• WHAT TO WORK ON: For the listing that follows, give again exactly the lines from the one with "obj.data.transform(world)" to the one with "DARK = Look(1.9, 0.1, 0.0)", including both.

• DATA LINES:
===============

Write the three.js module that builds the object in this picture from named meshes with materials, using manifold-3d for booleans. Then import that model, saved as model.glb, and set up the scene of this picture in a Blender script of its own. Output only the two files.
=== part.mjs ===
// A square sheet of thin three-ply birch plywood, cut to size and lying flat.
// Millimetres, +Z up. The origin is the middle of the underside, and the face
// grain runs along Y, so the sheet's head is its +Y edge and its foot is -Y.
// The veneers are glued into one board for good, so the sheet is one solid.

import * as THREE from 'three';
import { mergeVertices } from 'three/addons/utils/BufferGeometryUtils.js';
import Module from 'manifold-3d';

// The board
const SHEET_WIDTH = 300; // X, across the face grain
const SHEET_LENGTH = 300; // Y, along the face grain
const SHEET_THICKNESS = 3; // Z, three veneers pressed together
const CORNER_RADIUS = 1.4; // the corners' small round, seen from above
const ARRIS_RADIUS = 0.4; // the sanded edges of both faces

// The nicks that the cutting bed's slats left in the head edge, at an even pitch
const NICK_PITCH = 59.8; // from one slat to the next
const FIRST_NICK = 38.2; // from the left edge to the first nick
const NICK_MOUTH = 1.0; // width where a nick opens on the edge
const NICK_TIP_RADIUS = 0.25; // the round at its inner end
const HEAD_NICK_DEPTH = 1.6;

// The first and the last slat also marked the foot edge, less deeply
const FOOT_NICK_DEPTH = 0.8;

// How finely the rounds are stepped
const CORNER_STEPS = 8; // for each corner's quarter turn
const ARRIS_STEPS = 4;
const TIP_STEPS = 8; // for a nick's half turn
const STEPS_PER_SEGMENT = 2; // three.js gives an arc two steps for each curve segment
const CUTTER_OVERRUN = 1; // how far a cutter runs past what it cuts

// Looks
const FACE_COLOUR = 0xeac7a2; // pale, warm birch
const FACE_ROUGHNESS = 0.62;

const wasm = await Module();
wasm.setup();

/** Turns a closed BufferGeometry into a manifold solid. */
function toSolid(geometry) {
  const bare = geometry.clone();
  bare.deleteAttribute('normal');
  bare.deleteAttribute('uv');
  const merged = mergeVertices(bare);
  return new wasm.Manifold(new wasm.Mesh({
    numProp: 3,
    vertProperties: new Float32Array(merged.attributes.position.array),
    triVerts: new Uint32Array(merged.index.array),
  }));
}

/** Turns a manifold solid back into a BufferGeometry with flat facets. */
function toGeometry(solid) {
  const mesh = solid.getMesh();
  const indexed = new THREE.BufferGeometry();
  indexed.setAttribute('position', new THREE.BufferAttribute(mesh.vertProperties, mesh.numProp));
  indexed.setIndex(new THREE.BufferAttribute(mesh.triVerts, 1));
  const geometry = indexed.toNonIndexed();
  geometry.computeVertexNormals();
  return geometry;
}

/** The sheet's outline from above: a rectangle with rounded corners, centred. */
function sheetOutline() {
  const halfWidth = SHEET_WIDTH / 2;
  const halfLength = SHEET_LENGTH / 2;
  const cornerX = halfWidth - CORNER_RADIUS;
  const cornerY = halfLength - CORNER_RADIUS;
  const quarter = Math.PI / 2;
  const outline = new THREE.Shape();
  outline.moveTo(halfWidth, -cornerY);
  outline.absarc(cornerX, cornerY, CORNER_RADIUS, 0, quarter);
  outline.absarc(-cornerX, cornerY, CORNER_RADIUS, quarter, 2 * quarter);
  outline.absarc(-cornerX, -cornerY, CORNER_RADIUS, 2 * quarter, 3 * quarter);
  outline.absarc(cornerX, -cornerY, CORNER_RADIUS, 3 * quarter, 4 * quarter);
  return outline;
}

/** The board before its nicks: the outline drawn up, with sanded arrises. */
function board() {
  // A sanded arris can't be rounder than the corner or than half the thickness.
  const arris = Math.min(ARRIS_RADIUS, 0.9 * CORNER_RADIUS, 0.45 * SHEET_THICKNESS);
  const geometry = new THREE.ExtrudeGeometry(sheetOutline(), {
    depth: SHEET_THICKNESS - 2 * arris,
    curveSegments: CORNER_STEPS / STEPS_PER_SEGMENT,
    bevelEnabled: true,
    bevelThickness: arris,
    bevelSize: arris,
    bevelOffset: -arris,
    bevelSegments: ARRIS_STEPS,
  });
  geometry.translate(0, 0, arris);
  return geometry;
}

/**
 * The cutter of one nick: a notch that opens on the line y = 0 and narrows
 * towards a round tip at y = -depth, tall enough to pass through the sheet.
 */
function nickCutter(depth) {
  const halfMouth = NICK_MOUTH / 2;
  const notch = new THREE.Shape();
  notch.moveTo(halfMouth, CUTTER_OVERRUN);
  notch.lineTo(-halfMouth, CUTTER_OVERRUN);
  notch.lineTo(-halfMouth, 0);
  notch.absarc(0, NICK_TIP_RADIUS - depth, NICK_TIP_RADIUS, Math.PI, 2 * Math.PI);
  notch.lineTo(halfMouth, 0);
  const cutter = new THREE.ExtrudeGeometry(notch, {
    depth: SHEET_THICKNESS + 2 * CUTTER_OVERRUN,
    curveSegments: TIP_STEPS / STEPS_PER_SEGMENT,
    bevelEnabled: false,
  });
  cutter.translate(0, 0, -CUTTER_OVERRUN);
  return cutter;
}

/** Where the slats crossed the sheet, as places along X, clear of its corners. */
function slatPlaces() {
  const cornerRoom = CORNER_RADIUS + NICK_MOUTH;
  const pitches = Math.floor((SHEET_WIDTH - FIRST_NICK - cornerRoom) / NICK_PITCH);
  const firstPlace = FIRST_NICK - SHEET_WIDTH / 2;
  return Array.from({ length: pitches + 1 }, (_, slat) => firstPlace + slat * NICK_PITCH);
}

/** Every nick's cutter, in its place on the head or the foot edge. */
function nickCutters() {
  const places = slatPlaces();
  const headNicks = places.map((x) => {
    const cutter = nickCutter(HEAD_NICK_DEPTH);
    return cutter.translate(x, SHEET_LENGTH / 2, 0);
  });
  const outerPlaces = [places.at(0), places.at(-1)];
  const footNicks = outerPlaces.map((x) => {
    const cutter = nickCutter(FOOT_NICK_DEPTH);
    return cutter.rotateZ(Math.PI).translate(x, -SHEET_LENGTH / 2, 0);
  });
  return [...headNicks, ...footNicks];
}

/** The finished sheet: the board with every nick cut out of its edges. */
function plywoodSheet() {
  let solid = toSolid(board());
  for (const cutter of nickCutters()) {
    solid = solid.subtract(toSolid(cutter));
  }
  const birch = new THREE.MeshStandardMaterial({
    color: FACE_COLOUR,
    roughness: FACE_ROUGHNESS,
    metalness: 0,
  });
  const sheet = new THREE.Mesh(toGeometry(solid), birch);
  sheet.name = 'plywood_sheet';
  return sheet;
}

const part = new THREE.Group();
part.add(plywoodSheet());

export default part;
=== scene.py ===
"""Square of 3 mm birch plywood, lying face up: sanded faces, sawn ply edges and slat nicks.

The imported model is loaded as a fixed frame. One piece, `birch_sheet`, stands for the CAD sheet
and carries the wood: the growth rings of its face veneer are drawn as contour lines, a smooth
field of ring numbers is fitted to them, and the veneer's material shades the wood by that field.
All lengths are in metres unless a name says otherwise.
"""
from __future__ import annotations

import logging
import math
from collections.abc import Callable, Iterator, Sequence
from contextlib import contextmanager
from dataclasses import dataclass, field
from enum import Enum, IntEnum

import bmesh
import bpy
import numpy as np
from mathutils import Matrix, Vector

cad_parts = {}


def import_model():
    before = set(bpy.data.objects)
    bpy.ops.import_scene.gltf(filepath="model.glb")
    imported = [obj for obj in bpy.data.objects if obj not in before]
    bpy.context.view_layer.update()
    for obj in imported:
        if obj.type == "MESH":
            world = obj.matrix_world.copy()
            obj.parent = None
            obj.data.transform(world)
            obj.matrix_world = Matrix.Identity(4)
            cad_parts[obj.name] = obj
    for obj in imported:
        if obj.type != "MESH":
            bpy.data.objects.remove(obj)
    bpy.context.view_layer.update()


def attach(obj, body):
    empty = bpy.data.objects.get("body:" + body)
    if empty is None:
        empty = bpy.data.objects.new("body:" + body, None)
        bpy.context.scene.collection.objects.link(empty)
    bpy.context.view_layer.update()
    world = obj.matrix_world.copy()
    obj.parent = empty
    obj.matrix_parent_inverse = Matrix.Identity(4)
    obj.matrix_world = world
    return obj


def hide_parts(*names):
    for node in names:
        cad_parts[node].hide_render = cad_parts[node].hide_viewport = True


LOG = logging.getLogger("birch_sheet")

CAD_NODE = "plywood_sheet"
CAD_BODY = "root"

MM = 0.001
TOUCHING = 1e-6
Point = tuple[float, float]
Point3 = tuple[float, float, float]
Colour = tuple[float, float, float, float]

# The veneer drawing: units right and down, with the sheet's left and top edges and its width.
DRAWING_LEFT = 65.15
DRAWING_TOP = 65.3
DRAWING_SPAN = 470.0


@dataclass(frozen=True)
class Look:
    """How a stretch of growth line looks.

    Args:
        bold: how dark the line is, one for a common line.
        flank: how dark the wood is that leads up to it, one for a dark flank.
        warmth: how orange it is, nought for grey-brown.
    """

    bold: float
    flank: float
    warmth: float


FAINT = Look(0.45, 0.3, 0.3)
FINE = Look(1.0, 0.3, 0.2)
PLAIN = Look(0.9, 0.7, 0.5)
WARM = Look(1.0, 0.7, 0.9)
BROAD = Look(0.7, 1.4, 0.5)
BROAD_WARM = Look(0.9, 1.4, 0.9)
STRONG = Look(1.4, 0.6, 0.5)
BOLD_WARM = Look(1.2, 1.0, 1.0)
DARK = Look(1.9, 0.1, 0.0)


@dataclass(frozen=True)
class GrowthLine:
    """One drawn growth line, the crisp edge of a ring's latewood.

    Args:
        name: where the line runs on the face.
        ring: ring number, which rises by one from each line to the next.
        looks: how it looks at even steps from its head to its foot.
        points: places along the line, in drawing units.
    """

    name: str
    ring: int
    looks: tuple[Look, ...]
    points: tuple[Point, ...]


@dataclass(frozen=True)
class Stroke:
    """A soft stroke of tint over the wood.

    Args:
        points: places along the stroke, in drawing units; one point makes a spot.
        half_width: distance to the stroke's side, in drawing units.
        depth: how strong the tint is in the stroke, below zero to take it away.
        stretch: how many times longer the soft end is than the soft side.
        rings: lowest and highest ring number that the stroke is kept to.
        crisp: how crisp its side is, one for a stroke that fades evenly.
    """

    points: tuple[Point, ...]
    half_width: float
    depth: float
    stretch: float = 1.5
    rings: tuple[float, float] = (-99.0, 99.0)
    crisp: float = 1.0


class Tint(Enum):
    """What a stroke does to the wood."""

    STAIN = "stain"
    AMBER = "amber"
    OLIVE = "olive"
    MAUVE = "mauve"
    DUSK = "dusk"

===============

• TASK RESPONSE:
            obj.data.transform(world)
            obj.matrix_world = Matrix.Identity(4)
            cad_parts[obj.name] = obj
    for obj in imported:
        if obj.type != "MESH":
            bpy.data.objects.remove(obj)
    bpy.context.view_layer.update()


def attach(obj, body):
    empty = bpy.data.objects.get("body:" + body)
    if empty is None:
        empty = bpy.data.objects.new("body:" + body, None)
        bpy.context.scene.collection.objects.link(empty)
    bpy.context.view_layer.update()
    world = obj.matrix_world.copy()
    obj.parent = empty
    obj.matrix_parent_inverse = Matrix.Identity(4)
    obj.matrix_world = world
    return obj


def hide_parts(*names):
    for node in names:
        cad_parts[node].hide_render = cad_parts[node].hide_viewport = True


LOG = logging.getLogger("birch_sheet")

CAD_NODE = "plywood_sheet"
CAD_BODY = "root"

MM = 0.001
TOUCHING = 1e-6
Point = tuple[float, float]
Point3 = tuple[float, float, float]
Colour = tuple[float, float, float, float]

# The veneer drawing: units right and down, with the sheet's left and top edges and its width.
DRAWING_LEFT = 65.15
DRAWING_TOP = 65.3
DRAWING_SPAN = 470.0


@dataclass(frozen=True)
class Look:
    """How a stretch of growth line looks.

    Args:
        bold: how dark the line is, one for a common line.
        flank: how dark the wood is that leads up to it, one for a dark flank.
        warmth: how orange it is, nought for grey-brown.
    """

    bold: float
    flank: float
    warmth: float


FAINT = Look(0.45, 0.3, 0.3)
FINE = Look(1.0, 0.3, 0.2)
PLAIN = Look(0.9, 0.7, 0.5)
WARM = Look(1.0, 0.7, 0.9)
BROAD = Look(0.7, 1.4, 0.5)
BROAD_WARM = Look(0.9, 1.4, 0.9)
STRONG = Look(1.4, 0.6, 0.5)
BOLD_WARM = Look(1.2, 1.0, 1.0)
DARK = Look(1.9, 0.1, 0.0)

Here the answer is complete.